*AIM*: Copy every line that holds "bodies".

+---+

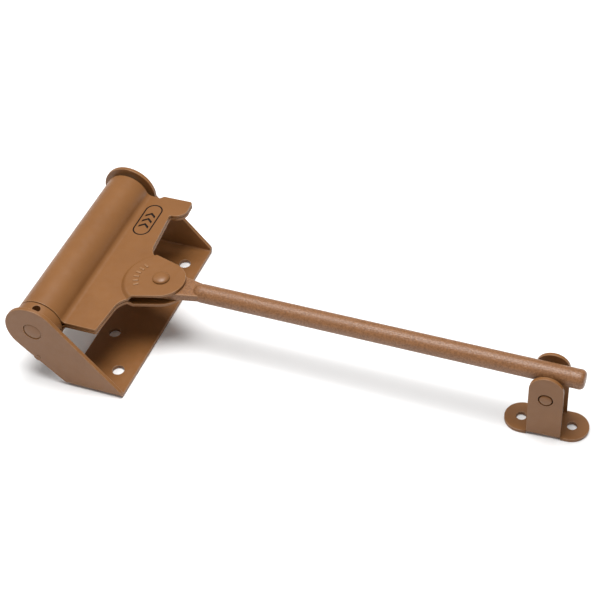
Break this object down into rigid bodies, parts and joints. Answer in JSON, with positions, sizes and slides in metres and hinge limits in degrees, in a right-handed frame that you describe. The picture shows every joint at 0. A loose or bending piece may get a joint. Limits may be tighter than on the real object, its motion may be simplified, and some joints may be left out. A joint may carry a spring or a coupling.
{
  "type": "door closer",
  "caption": "Spring door closer: a sprung barrel in a U-shaped wall bracket swings a pivoting arm rod that slides over the roller of a small bracket on the door.",
  "frame": {"origin": "centre of the mounting bracket's back face, on the wall or door frame", "axes": "+Z out of the mounting face, +Y along the spindle, +X along the arm rod towards the door bracket"},
  "size_m": [0.2763, 0.112, 0.0475],
  "materials": {
    "tan_paint": "satin tan lacquer, lightly dusted",
    "rod_paint": "tan lacquer over a rough rolled rod, orange-peel texture",
    "zinc_steel": "dull zinc plate",
    "spring_steel": "oiled spring wire",
    "nylon": "matte nylon"
  },
  "bodies": {
    "wall_side": {"mounting_bracket": "tan_paint", "spindle": "tan_paint", "stop_pin": "tan_paint", "far_thrust_washer": "zinc_steel"},
    "collar": {"tension_collar": "tan_paint"},
    "lock_pin": {"lock_pin": "zinc_steel"},
    "barrel": {"barrel_shell": "tan_paint", "end_plug": "zinc_steel", "torsion_spring": "spring_steel", "clevis_rivet": "tan_paint"},
    "arm": {"arm_rod": "rod_paint"},
    "roller_pin": {"roller_pin": "tan_paint"},
    "roller": {"roller": "nylon"},
    "door_side": {"door_bracket": "tan_paint"}
  },
  "joints": [
    {"name": "collar_turn", "type": "hinge", "parent": "wall_side", "child": "collar", "pos_m": [-0.02795, 0, 0.033], "axis": [0, 1, 0], "range_deg": [0, 330]},
    {"name": "lock_pin_pull", "type": "slide", "parent": "collar", "child": "lock_pin", "axis": [-0.1777, 0, -0.9841], "range_m": [0, 0.009]},
    {"name": "barrel_turn", "type": "hinge", "parent": "wall_side", "child": "barrel", "pos_m": [-0.02795, 0, 0.033], "axis": [0, -1, 0], "range_deg": [-20, 120], "stiffness_Nm_per_rad": 0.83},
    {"name": "arm_pivot", "type": "hinge", "parent": "barrel", "child": "arm", "pos_m": [0.01855, -0.0067, 0.03332], "axis": [-0.007, 0, 1], "range_deg": [-92, 92]},
    {"name": "bracket_slide", "type": "slide", "parent": "arm", "child": "roller_pin", "axis": [0.9999, -0.0079, 0.007], "range_m": [-0.1, 0.01]},
    {"name": "roller_spin", "type": "hinge", "parent": "roller_pin", "child": "roller", "pos_m": [0.21394, -0.00823, 0.02479], "axis": [-0.0471, 0.9989, 0], "continuous": true},
    {"name": "bracket_tilt", "type": "hinge", "parent": "roller_pin", "child": "door_side", "pos_m": [0.21394, -0.00823, 0.02479], "axis": [-0.0471, 0.9989, 0], "range_deg": [-45, 45]}
  ]
}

+---+

*RESULT OF THIS TASK*:
Break this object down into rigid bodies, parts and joints. Answer in JSON, with positions, sizes and slides in metres and hinge limits in degrees, in a right-handed frame that you describe. The picture shows every joint at 0. A loose or bending piece may get a joint. Limits may be tighter than on the real object, its motion may be simplified, and some joints may be left out. A joint may carry a spring or a coupling.
  "bodies": {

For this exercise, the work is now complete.